▶ _Information shown_
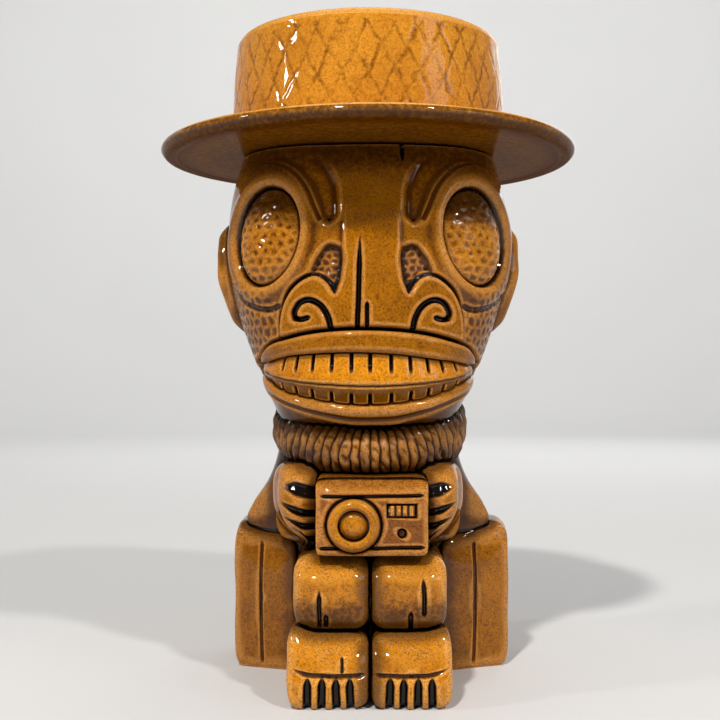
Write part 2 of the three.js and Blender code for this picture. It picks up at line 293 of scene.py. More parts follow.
def waviness(points, size, seed):
    """Smooth pseudo-random numbers near -1 to 1 at each point, whose waves are about size across."""
    draw = np.random.default_rng(seed)
    total = np.zeros(points.shape[:-1])
    for _ in range(7):
        direction = draw.normal(size=3)
        direction *= FULL_TURN / (size * draw.uniform(0.8, 1.6)) / np.linalg.norm(direction)
        total += np.sin(points @ direction + draw.uniform(0, FULL_TURN))
    return total / 3.2


# ---- Meshes from stacks of rings ----

def ring_stack(rings, closed=False):
    """Vertices, quads and triangles of rings of equal length, joined in order. Open stacks are capped."""
    rings = np.asarray(rings, float)
    count, around = rings.shape[:2]
    vertices = rings.reshape(-1, 3)
    a = np.arange(around)
    b = (a + 1) % around
    starts = np.arange(count if closed else count - 1) * around
    nexts = (starts + around) % (count * around)
    quads = np.stack([
        starts[:, None] + a, starts[:, None] + b, nexts[:, None] + b, nexts[:, None] + a,
    ], axis=-1).reshape(-1, 4)
    triangles = np.zeros((0, 3), int)
    if not closed:
        poles = np.array([rings[0].mean(axis=0), rings[-1].mean(axis=0)])
        first, last = len(vertices), len(vertices) + 1
        vertices = np.vstack([vertices, poles])
        end = (count - 1) * around
        triangles = np.vstack([
            vectors(b, a, np.full(around, first)), vectors(end + a, end + b, np.full(around, last)),
        ])
    return vertices, quads, triangles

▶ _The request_
Quote the entire listing above exactly.

▶ _Solution to this exercise_
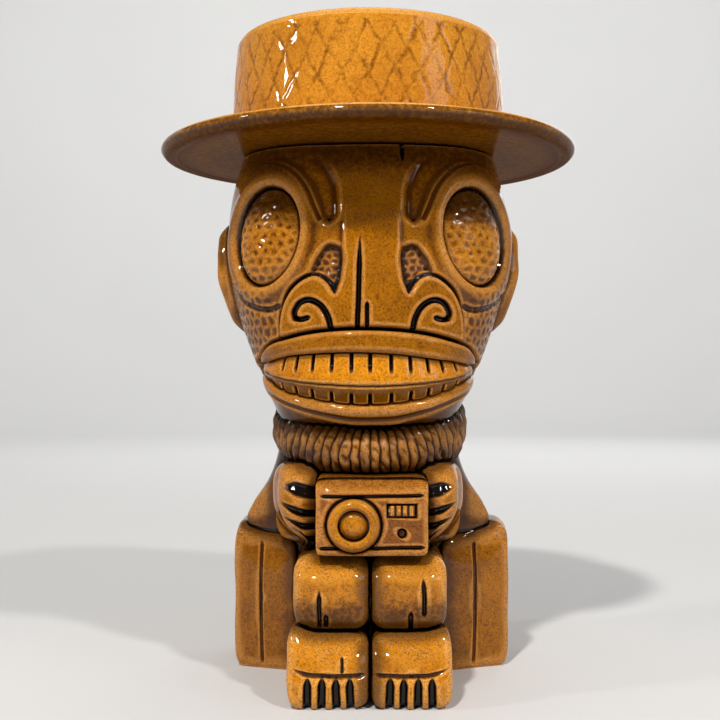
Write part 2 of the three.js and Blender code for this picture. It picks up at line 293 of scene.py. More parts follow.
def waviness(points, size, seed):
    """Smooth pseudo-random numbers near -1 to 1 at each point, whose waves are about size across."""
    draw = np.random.default_rng(seed)
    total = np.zeros(points.shape[:-1])
    for _ in range(7):
        direction = draw.normal(size=3)
        direction *= FULL_TURN / (size * draw.uniform(0.8, 1.6)) / np.linalg.norm(direction)
        total += np.sin(points @ direction + draw.uniform(0, FULL_TURN))
    return total / 3.2


# ---- Meshes from stacks of rings ----

def ring_stack(rings, closed=False):
    """Vertices, quads and triangles of rings of equal length, joined in order. Open stacks are capped."""
    rings = np.asarray(rings, float)
    count, around = rings.shape[:2]
    vertices = rings.reshape(-1, 3)
    a = np.arange(around)
    b = (a + 1) % around
    starts = np.arange(count if closed else count - 1) * around
    nexts = (starts + around) % (count * around)
    quads = np.stack([
        starts[:, None] + a, starts[:, None] + b, nexts[:, None] + b, nexts[:, None] + a,
    ], axis=-1).reshape(-1, 4)
    triangles = np.zeros((0, 3), int)
    if not closed:
        poles = np.array([rings[0].mean(axis=0), rings[-1].mean(axis=0)])
        first, last = len(vertices), len(vertices) + 1
        vertices = np.vstack([vertices, poles])
        end = (count - 1) * around
        triangles = np.vstack([
            vectors(b, a, np.full(around, first)), vectors(end + a, end + b, np.full(around, last)),
        ])
    return vertices, quads, triangles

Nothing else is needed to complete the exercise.